Given information

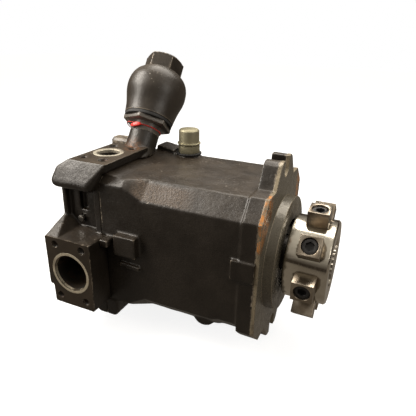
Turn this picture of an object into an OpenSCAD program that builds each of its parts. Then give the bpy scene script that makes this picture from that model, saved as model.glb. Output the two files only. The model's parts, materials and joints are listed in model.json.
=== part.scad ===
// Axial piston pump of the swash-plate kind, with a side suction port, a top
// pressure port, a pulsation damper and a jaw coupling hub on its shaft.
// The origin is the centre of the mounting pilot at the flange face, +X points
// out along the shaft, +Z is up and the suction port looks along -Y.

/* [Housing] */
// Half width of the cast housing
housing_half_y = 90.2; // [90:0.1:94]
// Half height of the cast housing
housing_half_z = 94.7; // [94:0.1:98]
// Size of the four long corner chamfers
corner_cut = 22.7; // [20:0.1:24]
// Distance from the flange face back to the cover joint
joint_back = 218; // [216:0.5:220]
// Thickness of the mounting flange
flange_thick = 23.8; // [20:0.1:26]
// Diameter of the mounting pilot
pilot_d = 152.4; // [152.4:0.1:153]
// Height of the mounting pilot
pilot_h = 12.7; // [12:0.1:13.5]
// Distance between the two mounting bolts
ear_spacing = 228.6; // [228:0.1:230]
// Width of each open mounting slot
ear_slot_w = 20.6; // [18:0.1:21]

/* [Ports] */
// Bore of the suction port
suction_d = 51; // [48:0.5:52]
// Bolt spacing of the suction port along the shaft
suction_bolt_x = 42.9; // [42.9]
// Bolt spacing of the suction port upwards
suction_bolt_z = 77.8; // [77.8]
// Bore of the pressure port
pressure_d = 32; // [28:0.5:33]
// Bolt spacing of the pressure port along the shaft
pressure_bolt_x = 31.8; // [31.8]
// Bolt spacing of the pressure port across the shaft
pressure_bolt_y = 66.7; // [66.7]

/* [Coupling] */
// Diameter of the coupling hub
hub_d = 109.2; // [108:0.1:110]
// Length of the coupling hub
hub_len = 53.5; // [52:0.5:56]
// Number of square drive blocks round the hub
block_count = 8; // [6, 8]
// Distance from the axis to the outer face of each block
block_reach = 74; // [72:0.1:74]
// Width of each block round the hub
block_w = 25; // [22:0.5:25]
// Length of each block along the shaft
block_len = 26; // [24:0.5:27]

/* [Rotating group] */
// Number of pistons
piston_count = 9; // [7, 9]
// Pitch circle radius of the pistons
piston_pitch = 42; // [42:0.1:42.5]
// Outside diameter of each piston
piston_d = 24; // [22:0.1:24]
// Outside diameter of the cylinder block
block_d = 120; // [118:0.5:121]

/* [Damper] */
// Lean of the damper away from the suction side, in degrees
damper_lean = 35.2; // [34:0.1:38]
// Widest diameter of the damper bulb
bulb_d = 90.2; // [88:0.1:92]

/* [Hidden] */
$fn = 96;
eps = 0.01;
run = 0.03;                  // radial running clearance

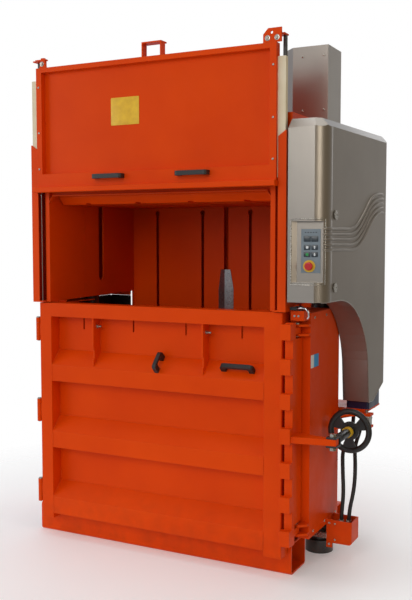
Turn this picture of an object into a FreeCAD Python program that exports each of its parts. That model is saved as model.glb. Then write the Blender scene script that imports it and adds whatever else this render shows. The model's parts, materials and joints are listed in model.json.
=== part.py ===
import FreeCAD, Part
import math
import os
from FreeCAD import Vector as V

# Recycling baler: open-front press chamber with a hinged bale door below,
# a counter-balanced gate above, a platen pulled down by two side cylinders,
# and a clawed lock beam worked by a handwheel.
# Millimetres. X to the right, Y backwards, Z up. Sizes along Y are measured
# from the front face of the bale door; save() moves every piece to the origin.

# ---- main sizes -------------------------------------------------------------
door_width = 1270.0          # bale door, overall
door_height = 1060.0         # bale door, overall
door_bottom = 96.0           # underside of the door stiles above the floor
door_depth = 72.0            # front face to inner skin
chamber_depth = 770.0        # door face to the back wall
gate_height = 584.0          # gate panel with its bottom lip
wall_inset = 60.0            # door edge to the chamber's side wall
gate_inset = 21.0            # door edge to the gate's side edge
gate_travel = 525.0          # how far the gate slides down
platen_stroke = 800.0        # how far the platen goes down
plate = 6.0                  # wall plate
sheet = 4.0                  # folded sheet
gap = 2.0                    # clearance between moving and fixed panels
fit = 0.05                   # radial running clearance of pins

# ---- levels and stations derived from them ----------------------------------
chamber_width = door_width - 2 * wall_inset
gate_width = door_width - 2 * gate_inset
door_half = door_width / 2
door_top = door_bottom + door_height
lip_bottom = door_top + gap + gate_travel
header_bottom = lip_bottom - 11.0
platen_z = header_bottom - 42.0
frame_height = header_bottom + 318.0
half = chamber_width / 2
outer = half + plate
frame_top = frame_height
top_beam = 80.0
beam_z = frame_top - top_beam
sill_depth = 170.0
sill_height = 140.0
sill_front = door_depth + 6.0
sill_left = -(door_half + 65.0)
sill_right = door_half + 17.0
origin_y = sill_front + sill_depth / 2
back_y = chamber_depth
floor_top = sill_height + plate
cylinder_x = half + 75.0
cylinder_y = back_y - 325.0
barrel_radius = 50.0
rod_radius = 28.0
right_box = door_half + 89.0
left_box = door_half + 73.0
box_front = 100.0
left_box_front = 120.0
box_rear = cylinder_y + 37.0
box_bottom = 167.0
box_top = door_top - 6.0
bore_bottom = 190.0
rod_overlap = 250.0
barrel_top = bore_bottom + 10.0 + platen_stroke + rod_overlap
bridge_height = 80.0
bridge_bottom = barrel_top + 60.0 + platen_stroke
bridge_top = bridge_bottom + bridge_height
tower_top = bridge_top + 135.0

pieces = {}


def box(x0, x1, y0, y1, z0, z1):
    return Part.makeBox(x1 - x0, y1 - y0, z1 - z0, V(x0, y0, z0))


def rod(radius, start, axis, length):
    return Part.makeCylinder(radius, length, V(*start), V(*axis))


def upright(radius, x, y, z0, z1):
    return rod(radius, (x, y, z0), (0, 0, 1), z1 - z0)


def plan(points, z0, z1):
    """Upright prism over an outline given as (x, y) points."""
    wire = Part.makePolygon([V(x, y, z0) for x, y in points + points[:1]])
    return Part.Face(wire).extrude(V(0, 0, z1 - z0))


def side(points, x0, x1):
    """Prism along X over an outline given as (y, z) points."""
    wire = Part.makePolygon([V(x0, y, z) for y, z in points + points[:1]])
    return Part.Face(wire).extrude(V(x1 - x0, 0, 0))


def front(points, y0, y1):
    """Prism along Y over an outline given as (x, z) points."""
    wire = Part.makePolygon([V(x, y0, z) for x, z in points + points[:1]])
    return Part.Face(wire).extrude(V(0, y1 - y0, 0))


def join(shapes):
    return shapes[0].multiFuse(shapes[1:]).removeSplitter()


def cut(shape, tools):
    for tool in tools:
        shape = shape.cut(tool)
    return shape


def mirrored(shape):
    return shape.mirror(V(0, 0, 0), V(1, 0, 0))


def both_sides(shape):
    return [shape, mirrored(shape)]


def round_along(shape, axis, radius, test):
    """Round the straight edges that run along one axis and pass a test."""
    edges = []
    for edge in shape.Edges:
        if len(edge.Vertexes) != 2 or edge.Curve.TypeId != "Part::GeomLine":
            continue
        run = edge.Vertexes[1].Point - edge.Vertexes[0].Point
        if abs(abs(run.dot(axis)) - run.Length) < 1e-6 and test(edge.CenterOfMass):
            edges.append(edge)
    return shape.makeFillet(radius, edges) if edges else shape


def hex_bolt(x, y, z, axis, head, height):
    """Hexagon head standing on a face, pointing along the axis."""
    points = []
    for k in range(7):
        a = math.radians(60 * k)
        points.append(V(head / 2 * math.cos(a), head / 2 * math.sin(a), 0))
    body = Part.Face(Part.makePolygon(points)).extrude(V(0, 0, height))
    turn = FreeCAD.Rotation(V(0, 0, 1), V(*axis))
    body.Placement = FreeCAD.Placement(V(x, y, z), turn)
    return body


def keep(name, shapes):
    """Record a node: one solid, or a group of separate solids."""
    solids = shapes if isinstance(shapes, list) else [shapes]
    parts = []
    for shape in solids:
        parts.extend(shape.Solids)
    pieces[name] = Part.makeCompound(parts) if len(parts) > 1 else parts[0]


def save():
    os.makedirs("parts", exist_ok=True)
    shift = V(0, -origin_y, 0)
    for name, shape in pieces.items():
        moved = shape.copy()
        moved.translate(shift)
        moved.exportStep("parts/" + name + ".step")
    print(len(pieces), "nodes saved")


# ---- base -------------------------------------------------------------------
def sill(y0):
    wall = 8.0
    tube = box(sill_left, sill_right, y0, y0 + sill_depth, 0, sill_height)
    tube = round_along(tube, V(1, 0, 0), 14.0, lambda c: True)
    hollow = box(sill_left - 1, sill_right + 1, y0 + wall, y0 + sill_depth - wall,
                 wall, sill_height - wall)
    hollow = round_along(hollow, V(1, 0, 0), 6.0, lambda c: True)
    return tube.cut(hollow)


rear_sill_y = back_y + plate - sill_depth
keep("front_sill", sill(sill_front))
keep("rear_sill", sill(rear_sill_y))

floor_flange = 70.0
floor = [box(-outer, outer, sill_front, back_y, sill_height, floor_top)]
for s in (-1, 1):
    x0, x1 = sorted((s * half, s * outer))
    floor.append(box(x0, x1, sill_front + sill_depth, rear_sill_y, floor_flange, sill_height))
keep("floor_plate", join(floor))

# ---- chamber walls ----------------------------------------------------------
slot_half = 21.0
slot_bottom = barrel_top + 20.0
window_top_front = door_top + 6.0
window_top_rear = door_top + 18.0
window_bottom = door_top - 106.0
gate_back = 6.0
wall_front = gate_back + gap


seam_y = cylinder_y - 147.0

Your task
Up to and including the line with "looks along -Y.", repeat the data exactly, starting from its first line; nothing else belongs in the response.

Correct output
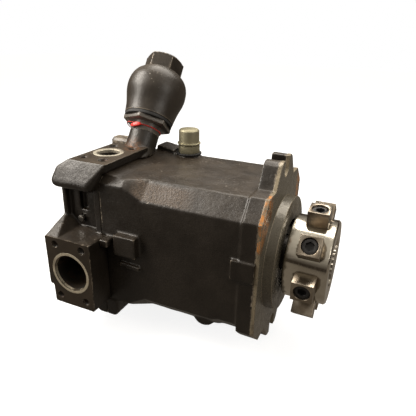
Turn this picture of an object into an OpenSCAD program that builds each of its parts. Then give the bpy scene script that makes this picture from that model, saved as model.glb. Output the two files only. The model's parts, materials and joints are listed in model.json.
=== part.scad ===
// Axial piston pump of the swash-plate kind, with a side suction port, a top
// pressure port, a pulsation damper and a jaw coupling hub on its shaft.
// The origin is the centre of the mounting pilot at the flange face, +X points
// out along the shaft, +Z is up and the suction port looks along -Y.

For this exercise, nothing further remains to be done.